Dans cette Galerie du temps totalement décloisonnée, aucun tableau n'est accroché au mur pour éviter un arrêt du flot du temps qui passe. « La particularité de cette galerie est d'avoir travaillé l'accrochage et la disposition, main dans la main avec les commissaires pour qu'aucune œuvre ne soit isolée, qu'elle soit toujours en dialogue et en regard de celle qui la précède, de celle qui la suive, de celle qui la jouxte, explique le muséographe Adrien Gardère. Compte tenu de ce programme, aucune œuvre n'est accrochée au mur. On s'est libéré des murs pour investir le cœur de l'espace. » En effet, à Lens, la collection du Louvre semble libérée des contraintes du Palais royal parisien, libérée du poids de l'histoire qui pèse parfois sur la muséographie quand elle est emprisonnée dans les départements. A Paris, il faut parcourir des dizaines de salles pour profiter de la richesse encyclopédique des 35 000 œuvres exposées. Lens a une taille humaine. Il suffit de traverser la Galerie du temps avec ses 205 œuvres pour avoir une vision pertinente et transversale (peintures, sculptures, faïences, objets etc. sont mêlés) de l'évolution de l'histoire de l'art, d'une Idole aux yeux, en terre cuite, de la civilisation de Halaf en Syrie (3300 avant J.-C.), jusqu'à La Liberté guidant le peuple (1831) de Delacroix.
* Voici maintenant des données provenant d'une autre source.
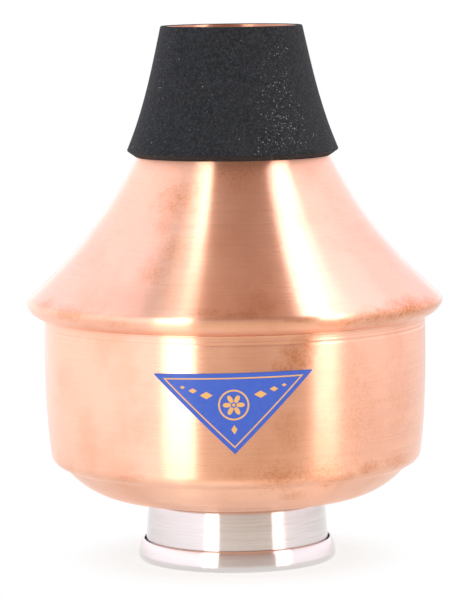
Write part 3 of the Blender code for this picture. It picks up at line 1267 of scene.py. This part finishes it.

Une nouvelle image Quelque 150 millions d'euros ont été investis dans le Louvre-Lens. Et 15 millions d'euros coûtera annuellement l'entretien. Le tout est porté à 80% par la région Nord-Pas-de-Calais qui espère de reproduire l'effet du Guggenheim à Bilbao. Après l'abandon de l'industrie lourde, la ville basque se trouvait dans un marasme économique semblable à celui du Lens aujourd'hui. Avec exactement le même montant de 150 millions d'euros pour le musée ouvert en 1997, Bilbao s'est transformée en ville florissante. Guy Delcourt, le député-maire de Lens, fils et petit fils d'un mineur, espère aussi que le Louvre-Lens transformera sa ville en Lens-Louvre. « Notre nouvelle carte de visite est Louvre-Lens. Voici les valeurs particulières que nous trouvons à Lens : ici les gens sont gentils, accueillants, mais ils sont aussi bosseurs et travailleurs. Les gens ici se trouvaient dans un désespoir économique que le Louvre va nous permettre de combler. Chaque jour, on va découvrir la métamorphose de Lens. Lens aura une nouvelle vie, une nouvelle image. »
Le Louvre-Lens et le Louvre-Abou Dabi Le Louvre-Lens est jusqu'ici un parcours sans faute qui fait honneur à la France. Reste la question qui fâche. Le revers de la médaille Louvre-Lens est le Louvre Abou Dabi. « Cela n'a rien à voir » s'emporte Henri Loyrette. Pendant que le Louvre-Lens incarne la bonne conscience et une synthèse harmonieuse du Louvre, le projet du Louvre-Abou Dhabi (ouverture prévue en 2015) reste un sujet sensible qui pourrait entacher la réputation de l'institution française.
En 2007, les Emirats Arabes Unis se sont engagés à payer un milliard d'euros sur 30 ans pour l'exploitation de la marque Louvre. La coopération culturelle prévoit également que le Louvre organisera dans le musée à Abou Dabi 60 expositions et conseillera le cheikh Khalifa pour la constitution de sa future collection privée au Louvre-Abou Dabi. Certains conservateurs décrient une politique d'exportation et d'externalisation du patrimoine national et un conflit d'intérêt culturel majeur. On en est loin de la politique culturelle républicaine et exemplaire qui est à l'œuvre au Louvre-Lens. (MFI) * L'exposition d'ouverture : Renaissance, Révolutions dans les arts en Europe 1400-1530 aura lieu du 12 décembre au 11 mars 2013.